Regression check: Run existing passing scatter tests:

Critical Files

FileChange
lib/galaxy/workflow/modules.pyPrimary: find_cwl_scatter_collections() guard + call site + scatter loop subcollection wrapping
lib/galaxy/workflow/run.pyReference: WorkflowProgress.subworkflow_progress()
scripts/cwl_conformance_to_test_cases.pyRemove 6 tests from RED_TESTS

Unresolved Questions

  1. Do scatter_embedded_subworkflow tests fail for same root cause or different? Since inner steps have no explicit scatter, has_explicit_scatter = False, so the current guard may already let them through. Need to run to see actual error.
  2. After implicit mapping decomposes the parent-scatter HDCA into elements, does _galaxy_to_cwl_ref(element.element_object) correctly convert expression.json HDAs back to scalar values?

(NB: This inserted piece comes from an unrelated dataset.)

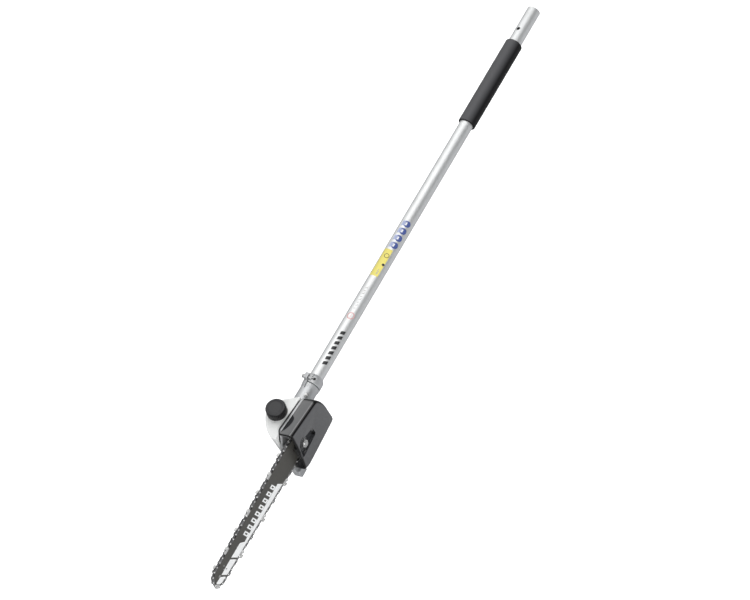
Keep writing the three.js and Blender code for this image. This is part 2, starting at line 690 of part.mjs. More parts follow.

Edge cases may exist.
  3. Does the subworkflow_structure condition correctly distinguish parent-scatter HDCAs from genuine array parameters? E.g., if a CWL int[] param is passed to an inner step that also has scatter — could subworkflow_structure cause incorrect decomposition?
  4. For scatter_multi_input_embedded_subworkflow, the [file1, file2] merge creates a merge adapter (post-swap). Does SubWorkflowModule handle this correctly with multiple connections in replacement_for_input_connections?
  5. Verify ordering: adapters materialized in build_cwl_input_dict() → flushed → then find_cwl_scatter_collections() loads by ID. Must confirm this ordering holds in the execution flow.